A integrante da coordenação do Movimento dos Atingidos por Barragens (MAB), Fernanda Portes destacou que a reparação integral das pessoas atingidas está além do que é previsto no acordo firmado em 2021 pela Vale, Governo de Minas Gerais e Instituições de Justiça. “Na audiência, a Vale tentou argumentar para não custear o direito às Assessorias Técnicas Independentes na reparação integral da população atingida por barragem. Os atingidos sofreram muitos danos que só o acordo não dá conta de reparar. Tem o direito à indenização individual, o direito à reparação ambiental, temos atingidos que vivem a problemática de acesso e qualidade de água, e tudo isso faz parte da reparação”, reforça.

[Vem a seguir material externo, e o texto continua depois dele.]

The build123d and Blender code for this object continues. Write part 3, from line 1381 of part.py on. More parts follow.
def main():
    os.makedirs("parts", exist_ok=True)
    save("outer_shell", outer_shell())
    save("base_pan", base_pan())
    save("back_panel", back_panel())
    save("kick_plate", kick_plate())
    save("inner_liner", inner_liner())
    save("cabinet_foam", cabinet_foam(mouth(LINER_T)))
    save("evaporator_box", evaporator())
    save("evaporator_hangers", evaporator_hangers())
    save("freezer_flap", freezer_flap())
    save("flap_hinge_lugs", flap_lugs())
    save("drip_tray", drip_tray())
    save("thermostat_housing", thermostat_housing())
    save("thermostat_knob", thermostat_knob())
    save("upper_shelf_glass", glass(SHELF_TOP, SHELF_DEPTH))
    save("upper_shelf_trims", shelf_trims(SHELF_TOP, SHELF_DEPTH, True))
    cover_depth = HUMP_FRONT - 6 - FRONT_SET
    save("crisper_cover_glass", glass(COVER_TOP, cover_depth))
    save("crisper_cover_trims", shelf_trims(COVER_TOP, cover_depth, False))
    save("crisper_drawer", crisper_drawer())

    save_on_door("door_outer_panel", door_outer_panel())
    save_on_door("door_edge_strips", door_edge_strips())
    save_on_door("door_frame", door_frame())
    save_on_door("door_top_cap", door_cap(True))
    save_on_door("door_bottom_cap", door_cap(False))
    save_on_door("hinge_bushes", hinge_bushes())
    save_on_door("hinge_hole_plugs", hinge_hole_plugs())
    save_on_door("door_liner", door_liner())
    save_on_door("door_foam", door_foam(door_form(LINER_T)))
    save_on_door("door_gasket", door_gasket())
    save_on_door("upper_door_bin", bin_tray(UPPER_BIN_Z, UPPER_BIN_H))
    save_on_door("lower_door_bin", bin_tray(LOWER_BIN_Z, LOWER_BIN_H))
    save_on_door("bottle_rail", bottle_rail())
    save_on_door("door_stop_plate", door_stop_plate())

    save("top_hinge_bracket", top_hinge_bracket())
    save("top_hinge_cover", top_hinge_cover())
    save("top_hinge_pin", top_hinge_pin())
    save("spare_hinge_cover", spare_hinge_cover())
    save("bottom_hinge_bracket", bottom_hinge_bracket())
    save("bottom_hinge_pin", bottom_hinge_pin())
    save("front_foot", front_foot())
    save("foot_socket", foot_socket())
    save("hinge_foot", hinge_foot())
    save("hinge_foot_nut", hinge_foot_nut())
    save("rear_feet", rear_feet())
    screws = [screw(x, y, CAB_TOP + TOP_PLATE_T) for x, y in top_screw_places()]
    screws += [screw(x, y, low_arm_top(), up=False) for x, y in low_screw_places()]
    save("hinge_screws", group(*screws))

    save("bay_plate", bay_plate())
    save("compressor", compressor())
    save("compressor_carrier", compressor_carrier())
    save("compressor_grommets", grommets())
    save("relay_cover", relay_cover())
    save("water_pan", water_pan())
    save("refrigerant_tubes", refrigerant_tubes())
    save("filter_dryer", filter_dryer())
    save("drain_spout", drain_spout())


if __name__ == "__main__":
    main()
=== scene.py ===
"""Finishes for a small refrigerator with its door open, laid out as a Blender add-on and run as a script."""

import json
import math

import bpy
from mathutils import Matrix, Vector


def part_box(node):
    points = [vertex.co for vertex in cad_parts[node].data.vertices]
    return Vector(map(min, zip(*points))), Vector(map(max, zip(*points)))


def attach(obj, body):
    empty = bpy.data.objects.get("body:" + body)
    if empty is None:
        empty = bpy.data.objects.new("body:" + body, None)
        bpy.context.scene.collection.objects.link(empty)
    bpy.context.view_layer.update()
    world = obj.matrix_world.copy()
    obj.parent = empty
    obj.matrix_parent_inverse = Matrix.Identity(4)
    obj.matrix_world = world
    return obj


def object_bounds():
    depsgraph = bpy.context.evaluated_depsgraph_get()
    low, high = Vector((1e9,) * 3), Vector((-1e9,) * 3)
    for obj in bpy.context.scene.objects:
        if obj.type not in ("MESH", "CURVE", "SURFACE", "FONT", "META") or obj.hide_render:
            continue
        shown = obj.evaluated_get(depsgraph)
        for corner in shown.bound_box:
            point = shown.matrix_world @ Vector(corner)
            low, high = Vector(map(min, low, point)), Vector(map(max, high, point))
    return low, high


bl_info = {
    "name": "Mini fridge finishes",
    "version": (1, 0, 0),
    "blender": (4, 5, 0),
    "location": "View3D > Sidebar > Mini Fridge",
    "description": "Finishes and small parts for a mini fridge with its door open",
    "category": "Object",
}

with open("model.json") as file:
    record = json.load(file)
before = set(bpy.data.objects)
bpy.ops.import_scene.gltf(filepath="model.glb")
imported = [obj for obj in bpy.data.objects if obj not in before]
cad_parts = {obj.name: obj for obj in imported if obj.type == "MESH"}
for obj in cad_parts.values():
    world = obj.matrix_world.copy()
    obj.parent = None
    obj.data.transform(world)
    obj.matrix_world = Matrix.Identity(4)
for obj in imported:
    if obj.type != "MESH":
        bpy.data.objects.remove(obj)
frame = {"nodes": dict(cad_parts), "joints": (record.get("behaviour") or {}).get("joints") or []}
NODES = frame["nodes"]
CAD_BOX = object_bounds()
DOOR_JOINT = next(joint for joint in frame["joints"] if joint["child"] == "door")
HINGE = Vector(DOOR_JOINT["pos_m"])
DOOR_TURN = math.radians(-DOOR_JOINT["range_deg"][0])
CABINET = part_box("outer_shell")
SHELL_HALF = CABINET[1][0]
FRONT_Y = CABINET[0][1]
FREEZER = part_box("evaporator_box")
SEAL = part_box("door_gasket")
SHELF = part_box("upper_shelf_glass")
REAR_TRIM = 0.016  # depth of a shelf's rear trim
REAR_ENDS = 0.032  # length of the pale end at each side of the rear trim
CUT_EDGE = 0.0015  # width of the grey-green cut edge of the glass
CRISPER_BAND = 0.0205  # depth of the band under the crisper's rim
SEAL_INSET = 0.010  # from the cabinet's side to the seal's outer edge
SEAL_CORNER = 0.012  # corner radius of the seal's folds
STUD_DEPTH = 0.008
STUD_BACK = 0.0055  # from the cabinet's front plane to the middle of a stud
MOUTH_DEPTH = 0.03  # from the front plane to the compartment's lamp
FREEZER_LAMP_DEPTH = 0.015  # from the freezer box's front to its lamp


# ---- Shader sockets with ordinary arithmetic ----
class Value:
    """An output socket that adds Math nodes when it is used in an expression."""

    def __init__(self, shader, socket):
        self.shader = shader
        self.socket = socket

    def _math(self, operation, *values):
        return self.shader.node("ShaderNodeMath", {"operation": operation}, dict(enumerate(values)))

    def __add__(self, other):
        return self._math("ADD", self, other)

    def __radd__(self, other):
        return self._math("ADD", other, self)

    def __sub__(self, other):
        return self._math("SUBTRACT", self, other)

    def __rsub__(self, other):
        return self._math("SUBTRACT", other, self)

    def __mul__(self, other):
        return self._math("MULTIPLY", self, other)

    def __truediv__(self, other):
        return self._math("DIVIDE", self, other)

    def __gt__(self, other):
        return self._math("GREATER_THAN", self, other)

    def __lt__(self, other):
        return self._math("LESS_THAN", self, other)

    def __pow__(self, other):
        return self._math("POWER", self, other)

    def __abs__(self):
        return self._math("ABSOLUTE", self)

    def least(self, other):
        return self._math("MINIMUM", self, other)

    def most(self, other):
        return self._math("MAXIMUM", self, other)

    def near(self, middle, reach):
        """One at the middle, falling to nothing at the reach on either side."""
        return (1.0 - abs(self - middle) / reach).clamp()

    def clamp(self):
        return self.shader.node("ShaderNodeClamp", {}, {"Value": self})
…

“A luta do movimento e dos atingidos organizados é que o direito à Assessoria Técnica, já previsto em lei, seja garantido em toda a reparação integral e não só nas ações do acordo. E mesmo nas ações do acordo, são necessárias as condições para que as ATIs assessorem os atingidos de forma qualificada, com participação e informação”, resume a coordenadora do MAB.
Entenda o caso
Em 31 de janeiro, a mineradora apresentou um recurso que defende a limitação do custeio das ATIs ao valor máximo de R$700 milhões previstos no Acordo para a contratação de estruturas de apoio que atuariam para a reparação dos danos coletivos e difusos. Na prática, as ATIs não teriam orçamento para assessorar as pessoas atingidas em outros direitos não previstos no acordo, como o direito à indenização individual e os direitos emergenciais em demandas como água e alimentação animal.
A Justiça já negou o pedido da Vale com decisão em primeira instância do juiz Murilo Silvo de Abreu, em novembro de 2023, afirmando que “se o Acordo não tratou dos pedidos principais relativos aos danos supervenientes, individuais e individuais homogêneos, é certo que as medidas processuais necessárias para a garantia do contraditório e ampla defesa efetivos em relação a tais pleitos não podem ser limitadas às disposições do Acordo”.
Outro ponto em destaque é a tentativa de a mineradora impor sigilo aos resultados de perícias realizadas pelo Comitê Técnico Científico da Universidade Federal de Minas Gerais (CTC/UFMG) nos territórios atingidos. Em julho de 2022, o então juiz da 2ª Vara de Fazenda Pública e Autarquias de Belo Horizonte, Elton Pupo Nogueira, determinou que os estudos fossem publicados nos autos da ação judicial.
A Vale, no entanto, confrontou a decisão e pediu sigilo dos estudos. Uma nova decisão em primeira instância, desta vez em novembro de 2023 pelo juiz da 2ª Vara de Fazenda Pública e Autarquias de Belo Horizonte, Murilo Silvo de Abreu, reforçou a decisão do juiz anterior, afirmando que a publicidade dos resultados é uma forma de garantir os direitos à participação informada e a transparência. A Vale, então, recorreu e o caso está sendo julgado em segunda instância, na sessão de julgamento realizada ontem no Tribunal de Justiça.
Por fim, o terceiro ponto em destaque do recurso da Vale tenta impedir a possibilidade de uso dos Estudos de Risco à Saúde Humana e Risco Ecológico pelos atingidos na indenização pelos danos individuais. Esses estudos avaliam o impacto do rompimento ao longo do tempo e são feitos em etapas, gerando dados que servem de base para quantificação do risco e avaliação da exposição à contaminação tóxica causada pelo rompimento da barragem.